## Short exercise
Print verbatim the lines of the entries from the one containing "Turn this picture" to the last, inclusive, and no others.

____

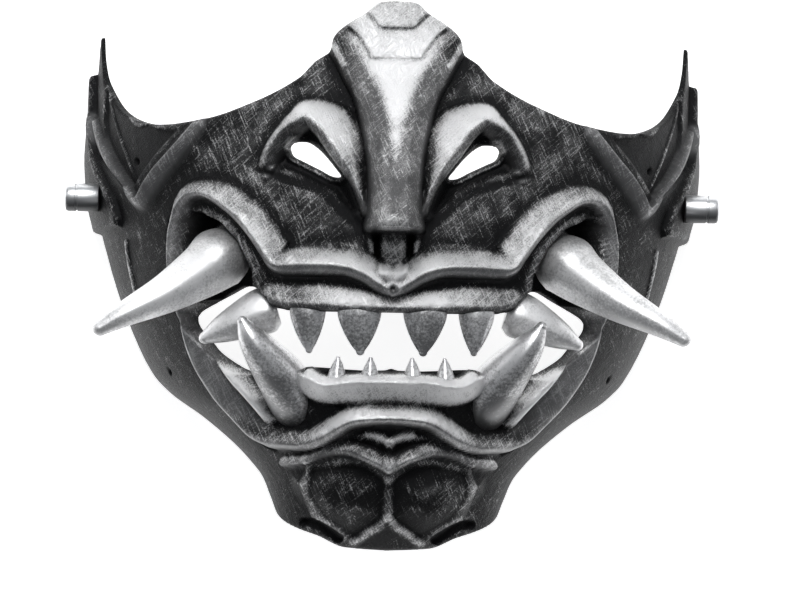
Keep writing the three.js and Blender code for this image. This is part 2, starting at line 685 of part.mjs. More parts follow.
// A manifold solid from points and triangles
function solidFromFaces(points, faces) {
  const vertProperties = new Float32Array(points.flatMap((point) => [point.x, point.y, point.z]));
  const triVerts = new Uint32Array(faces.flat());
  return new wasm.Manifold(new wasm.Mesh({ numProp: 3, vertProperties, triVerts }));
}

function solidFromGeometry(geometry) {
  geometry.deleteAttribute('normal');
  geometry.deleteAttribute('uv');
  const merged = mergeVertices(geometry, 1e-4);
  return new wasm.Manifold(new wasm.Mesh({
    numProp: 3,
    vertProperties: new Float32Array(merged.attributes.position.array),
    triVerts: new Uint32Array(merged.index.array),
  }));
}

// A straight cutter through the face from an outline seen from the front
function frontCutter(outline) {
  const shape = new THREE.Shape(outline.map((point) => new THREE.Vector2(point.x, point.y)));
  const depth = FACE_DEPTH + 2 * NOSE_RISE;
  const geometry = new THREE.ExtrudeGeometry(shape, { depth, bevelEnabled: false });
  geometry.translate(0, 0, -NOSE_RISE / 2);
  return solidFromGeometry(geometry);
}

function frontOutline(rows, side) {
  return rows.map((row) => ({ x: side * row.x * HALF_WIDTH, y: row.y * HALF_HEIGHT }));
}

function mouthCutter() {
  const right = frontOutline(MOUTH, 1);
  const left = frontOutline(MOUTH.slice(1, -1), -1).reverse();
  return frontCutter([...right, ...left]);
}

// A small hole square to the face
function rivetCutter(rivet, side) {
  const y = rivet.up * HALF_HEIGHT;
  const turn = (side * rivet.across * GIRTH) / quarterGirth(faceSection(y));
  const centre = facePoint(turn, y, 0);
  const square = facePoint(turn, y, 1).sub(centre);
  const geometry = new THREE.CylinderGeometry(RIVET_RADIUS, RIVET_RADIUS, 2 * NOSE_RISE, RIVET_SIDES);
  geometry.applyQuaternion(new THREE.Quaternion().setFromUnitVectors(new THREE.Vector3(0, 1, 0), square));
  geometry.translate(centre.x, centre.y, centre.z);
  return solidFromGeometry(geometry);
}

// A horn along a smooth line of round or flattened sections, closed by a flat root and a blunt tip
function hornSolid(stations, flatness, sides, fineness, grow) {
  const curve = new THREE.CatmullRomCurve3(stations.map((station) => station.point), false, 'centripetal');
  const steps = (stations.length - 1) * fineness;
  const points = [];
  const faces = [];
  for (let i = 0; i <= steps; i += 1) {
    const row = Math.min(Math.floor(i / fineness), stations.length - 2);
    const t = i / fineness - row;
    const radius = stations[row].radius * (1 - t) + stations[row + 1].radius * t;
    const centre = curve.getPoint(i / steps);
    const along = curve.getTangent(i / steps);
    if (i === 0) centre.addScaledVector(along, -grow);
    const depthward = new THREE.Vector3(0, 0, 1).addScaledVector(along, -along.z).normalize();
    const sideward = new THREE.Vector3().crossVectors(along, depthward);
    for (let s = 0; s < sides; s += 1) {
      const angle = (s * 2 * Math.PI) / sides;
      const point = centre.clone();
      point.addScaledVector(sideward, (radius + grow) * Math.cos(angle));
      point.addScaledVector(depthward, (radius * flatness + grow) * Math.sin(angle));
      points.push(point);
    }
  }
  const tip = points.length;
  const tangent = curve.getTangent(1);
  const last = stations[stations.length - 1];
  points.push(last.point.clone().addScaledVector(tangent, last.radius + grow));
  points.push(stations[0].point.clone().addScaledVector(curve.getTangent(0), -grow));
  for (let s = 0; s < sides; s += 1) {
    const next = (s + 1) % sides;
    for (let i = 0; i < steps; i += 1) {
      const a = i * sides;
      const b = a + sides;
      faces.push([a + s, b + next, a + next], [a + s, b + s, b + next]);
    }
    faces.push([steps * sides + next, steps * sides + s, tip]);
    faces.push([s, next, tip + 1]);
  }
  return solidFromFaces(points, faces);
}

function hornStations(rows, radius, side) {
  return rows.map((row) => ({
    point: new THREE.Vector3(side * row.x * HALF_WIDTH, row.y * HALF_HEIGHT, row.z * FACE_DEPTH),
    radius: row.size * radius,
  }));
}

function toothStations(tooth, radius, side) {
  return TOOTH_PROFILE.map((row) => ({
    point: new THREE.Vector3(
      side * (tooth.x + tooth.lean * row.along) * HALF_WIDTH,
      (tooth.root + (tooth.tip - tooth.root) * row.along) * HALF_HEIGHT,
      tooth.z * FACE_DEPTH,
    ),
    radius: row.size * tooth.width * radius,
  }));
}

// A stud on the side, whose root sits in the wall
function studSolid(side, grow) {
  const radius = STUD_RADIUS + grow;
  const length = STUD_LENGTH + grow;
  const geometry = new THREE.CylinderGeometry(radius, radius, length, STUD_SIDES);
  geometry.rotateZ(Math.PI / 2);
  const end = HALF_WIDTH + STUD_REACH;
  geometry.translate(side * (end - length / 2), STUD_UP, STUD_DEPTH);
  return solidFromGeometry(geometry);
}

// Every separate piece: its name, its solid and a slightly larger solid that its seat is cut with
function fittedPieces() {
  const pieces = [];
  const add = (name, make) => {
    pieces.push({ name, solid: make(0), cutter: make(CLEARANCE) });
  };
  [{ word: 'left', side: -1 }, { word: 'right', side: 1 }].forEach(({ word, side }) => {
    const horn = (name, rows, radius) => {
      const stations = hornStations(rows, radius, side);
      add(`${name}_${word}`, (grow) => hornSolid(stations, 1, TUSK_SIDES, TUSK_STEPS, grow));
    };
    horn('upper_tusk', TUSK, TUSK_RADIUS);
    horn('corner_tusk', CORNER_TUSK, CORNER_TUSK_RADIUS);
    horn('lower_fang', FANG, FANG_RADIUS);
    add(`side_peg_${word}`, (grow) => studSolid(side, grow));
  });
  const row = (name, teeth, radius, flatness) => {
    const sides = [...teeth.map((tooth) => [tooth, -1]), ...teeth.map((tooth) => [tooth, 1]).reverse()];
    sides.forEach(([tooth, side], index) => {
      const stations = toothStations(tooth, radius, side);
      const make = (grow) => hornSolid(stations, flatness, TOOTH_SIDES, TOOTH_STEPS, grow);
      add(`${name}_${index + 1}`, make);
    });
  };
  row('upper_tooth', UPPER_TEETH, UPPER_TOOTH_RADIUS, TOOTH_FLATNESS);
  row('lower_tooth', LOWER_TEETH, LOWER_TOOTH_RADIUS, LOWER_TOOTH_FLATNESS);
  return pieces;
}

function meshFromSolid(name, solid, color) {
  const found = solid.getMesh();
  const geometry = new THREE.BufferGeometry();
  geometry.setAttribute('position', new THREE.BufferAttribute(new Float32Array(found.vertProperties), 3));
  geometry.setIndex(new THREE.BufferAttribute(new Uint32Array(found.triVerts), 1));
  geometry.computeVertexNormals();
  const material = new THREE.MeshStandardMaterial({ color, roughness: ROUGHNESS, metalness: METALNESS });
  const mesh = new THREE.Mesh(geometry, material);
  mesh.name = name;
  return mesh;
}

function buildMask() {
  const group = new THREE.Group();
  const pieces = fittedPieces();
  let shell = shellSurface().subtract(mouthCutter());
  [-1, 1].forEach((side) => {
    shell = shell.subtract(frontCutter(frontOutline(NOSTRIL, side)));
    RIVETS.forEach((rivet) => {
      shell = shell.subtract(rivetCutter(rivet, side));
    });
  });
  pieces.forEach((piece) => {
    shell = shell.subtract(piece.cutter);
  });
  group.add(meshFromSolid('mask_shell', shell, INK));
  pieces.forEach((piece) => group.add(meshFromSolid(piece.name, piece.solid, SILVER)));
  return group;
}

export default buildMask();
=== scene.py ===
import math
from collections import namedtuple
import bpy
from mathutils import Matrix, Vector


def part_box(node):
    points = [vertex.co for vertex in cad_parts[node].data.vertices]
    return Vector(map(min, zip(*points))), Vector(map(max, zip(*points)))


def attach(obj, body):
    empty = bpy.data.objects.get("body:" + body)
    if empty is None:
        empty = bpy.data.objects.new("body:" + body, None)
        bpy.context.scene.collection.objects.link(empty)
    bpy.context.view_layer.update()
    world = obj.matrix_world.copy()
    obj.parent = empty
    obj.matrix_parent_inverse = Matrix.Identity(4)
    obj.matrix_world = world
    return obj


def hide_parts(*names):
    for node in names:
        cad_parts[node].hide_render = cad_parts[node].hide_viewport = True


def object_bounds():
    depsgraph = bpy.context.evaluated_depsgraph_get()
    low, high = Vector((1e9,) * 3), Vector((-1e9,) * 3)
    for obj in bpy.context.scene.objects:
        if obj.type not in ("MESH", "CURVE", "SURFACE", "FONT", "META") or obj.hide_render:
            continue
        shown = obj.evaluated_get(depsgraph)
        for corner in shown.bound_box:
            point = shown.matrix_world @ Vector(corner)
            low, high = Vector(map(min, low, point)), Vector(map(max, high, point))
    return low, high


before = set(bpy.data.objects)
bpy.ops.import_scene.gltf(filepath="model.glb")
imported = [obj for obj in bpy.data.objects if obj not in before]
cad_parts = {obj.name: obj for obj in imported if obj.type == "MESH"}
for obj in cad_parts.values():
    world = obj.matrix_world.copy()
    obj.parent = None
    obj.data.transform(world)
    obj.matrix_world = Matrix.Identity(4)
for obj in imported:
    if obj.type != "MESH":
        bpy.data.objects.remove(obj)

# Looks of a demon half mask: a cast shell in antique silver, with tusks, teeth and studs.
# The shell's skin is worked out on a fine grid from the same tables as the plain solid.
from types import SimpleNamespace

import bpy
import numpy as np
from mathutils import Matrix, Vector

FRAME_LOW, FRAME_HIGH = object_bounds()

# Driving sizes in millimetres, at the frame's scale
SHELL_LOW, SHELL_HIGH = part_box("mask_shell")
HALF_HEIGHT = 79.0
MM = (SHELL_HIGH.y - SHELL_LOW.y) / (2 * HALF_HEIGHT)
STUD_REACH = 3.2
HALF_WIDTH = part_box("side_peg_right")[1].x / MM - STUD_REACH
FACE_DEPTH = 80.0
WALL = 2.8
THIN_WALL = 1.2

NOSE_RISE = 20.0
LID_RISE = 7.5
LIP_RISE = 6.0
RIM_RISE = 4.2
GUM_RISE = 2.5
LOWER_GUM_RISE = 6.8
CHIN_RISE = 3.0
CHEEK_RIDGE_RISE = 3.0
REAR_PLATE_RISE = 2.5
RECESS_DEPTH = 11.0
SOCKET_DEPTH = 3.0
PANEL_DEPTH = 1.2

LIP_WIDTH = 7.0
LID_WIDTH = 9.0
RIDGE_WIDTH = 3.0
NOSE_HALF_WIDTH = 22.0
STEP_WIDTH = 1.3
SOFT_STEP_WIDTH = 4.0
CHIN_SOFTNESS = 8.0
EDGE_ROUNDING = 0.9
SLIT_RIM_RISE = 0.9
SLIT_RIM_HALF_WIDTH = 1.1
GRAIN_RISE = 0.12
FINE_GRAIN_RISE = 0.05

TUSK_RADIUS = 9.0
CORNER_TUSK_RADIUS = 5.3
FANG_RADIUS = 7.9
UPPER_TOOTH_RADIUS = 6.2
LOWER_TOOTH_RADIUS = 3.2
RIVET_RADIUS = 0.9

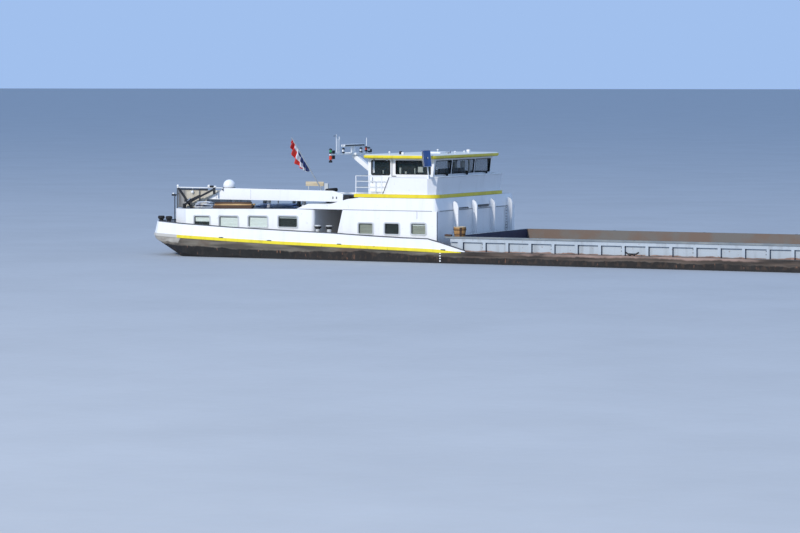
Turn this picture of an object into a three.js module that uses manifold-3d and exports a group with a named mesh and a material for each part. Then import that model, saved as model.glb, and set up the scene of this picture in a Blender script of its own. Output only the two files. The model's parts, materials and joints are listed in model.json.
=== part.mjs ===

____

## Finished answer
Turn this picture of an object into a three.js module that uses manifold-3d and exports a group with a named mesh and a material for each part. Then import that model, saved as model.glb, and set up the scene of this picture in a Blender script of its own. Output only the two files. The model's parts, materials and joints are listed in model.json.
=== part.mjs ===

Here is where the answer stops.